Chiudiamo la diretta dagli studi radio ma la nostra maratona continua: c’è un evento da preparare nel pomeriggio. “Chi vuol essere giornalista?” è il titolo della tavola rotonda a cui partecipano Carlo Corazza, direttore dell’Ufficio del Parlamento europeo in Italia, e Pina Picierno, vicepresidente del Parlamento che da tempo segue le tematiche legate alla comunicazione e alla libertà di stampa, come testimonia il suo impegno legato alla vicenda di Daphne Caruana Galizia e del premio per il giornalismo d’inchiesta intitolato alla memoria della reporter maltese.
Sediamo di fianco a chi, negli anni, ha vissuto la vicenda di Antonio e Bartek in prima persona per poi farsi carico dell’impegno di onorarne la memoria, anche se le sfide della professione rimangono un nervo scoperto nel mondo dell’informazione di oggi: Picierno sottolinea «l’esempio luminoso di due giovani innamorati dell’Europa», il cui ruolo di giornalista richiama quella «salvaguardia della democrazia» che per Corazza contraddistingue la professione nel contesto europeo e globale. La riflessione vira poi proprio sul tema delle difficoltà che contraddistinguono chi sogna di intraprendere la via del giornalismo: il titolo scelto per l’evento, infatti, se da un lato richiama tutti coloro che investono tempo e risorse per inseguire questo sogno, dall’altro evidenzia le tante difficoltà che rischiano di spingere a dire “ma chi me lo fa fare?”.
Da dieci anni Europhonica ha l’opportunità di vivere e raccontare le dinamiche delle istituzioni dall’interno, grazie al supporto del Parlamento che non ha mai fatto mancare la vicinanza al nostro progetto – e di questo ne siamo infinitamente grati.
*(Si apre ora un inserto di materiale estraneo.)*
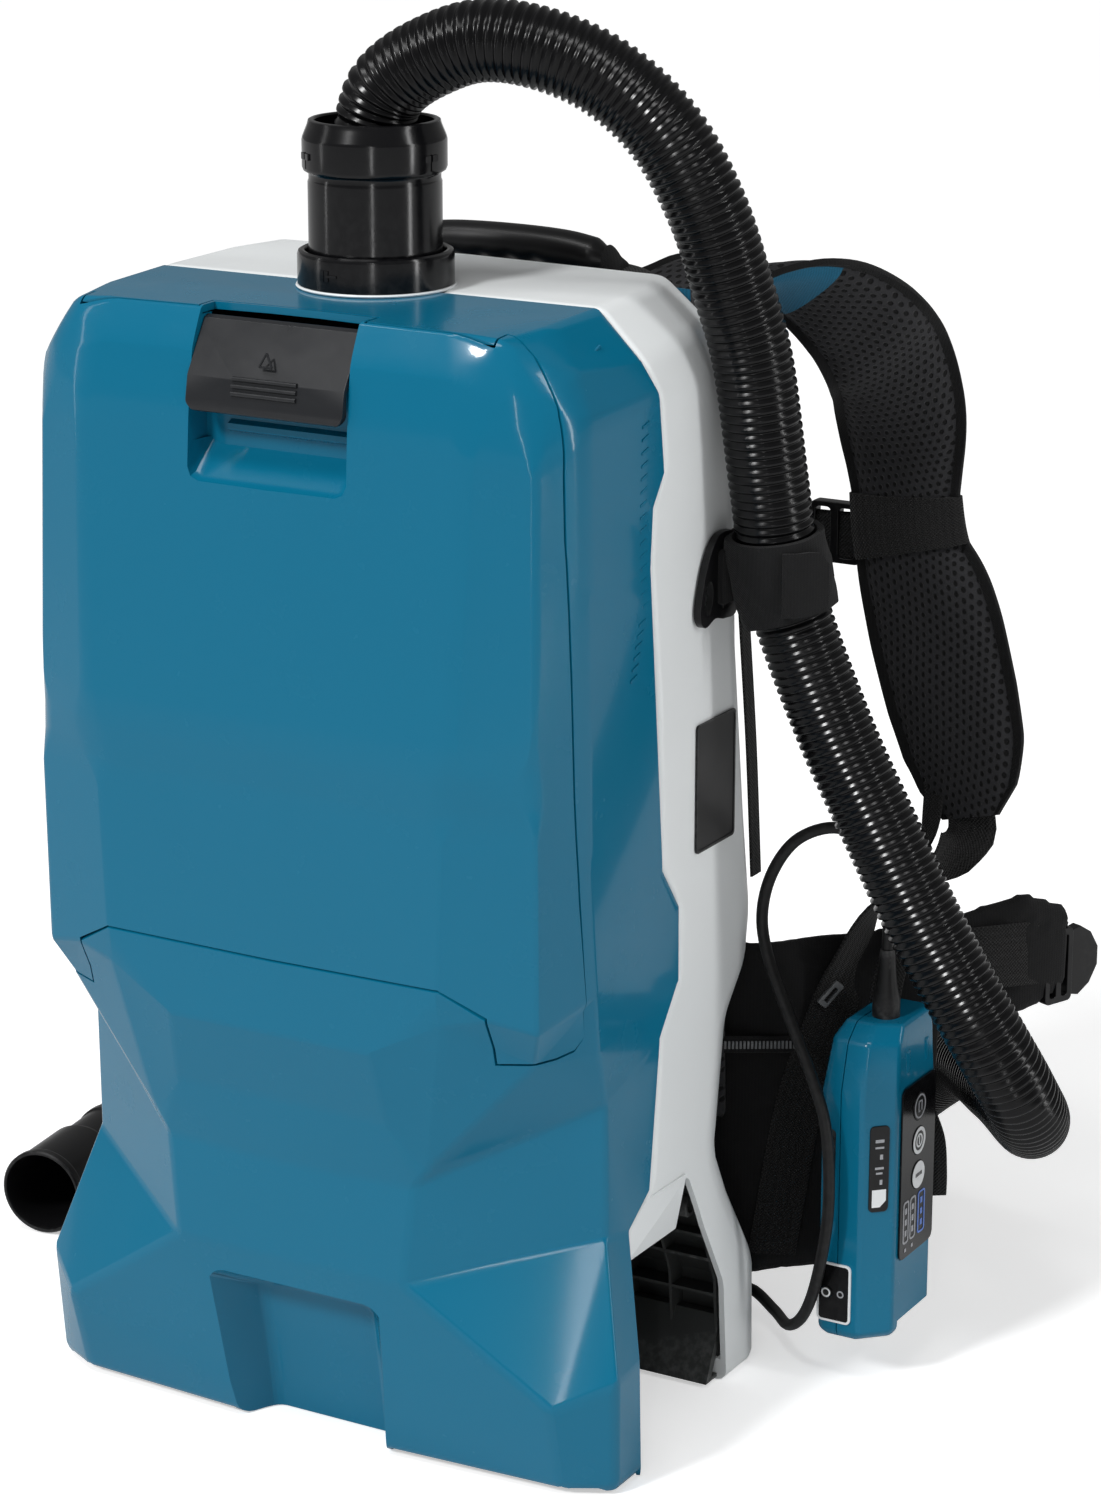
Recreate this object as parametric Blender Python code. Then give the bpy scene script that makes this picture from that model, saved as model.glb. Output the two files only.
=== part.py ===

Siamo altrettanto convinti, però, che nonostante gli strumenti messi in campo dall’Unione europea in materia di tutela verso il giornalismo, dalle misure anti slapp fino al Media Freedom Act, persistano numerose sfide ancora da vincere, su tutte la sostenibilità economica in un settore che troppo spesso risulta incapace di riconoscere un’equa retribuzione a garanzia dell’indipendenza da condizionamenti esterni, specie per i più giovani o per i professionisti più isolati, che operano da freelance o all’interno di redazioni piccole in territori spesso difficili, all’estero ma anche in Italia.
Tra gli interventi di eurodeputati e giornalisti, c’è tempo per riascoltare ancora una volta la voce dei nostri colleghi e per renderci conto che le loro parole, scritte e pronunciate oltre sei anni fa, hanno la forza di apparire attuali anche a grande distanza di tempo. Sintomo che i problemi che affliggono il mondo e la nostra Europa, tra guerre, tensioni ai confini e persone in transito da una parte all’altra del globo, costituiscono dinamiche impossibili da “risolvere” ma, al contempo, impongono approcci risoluti e determinati. Che l’Unione europea non ha mancato di adottare dal 2018 ad oggi, sia pure nella consapevolezza che l’evoluzione del contesto internazionale richieda uno sforzo enorme per non fermarsi mai. Proprio come il nostro impegno a tenere acceso il ricordo di Antonio Megalizzi e Bartosz Orent-Niedzielski e a non fermare mai la loro voce.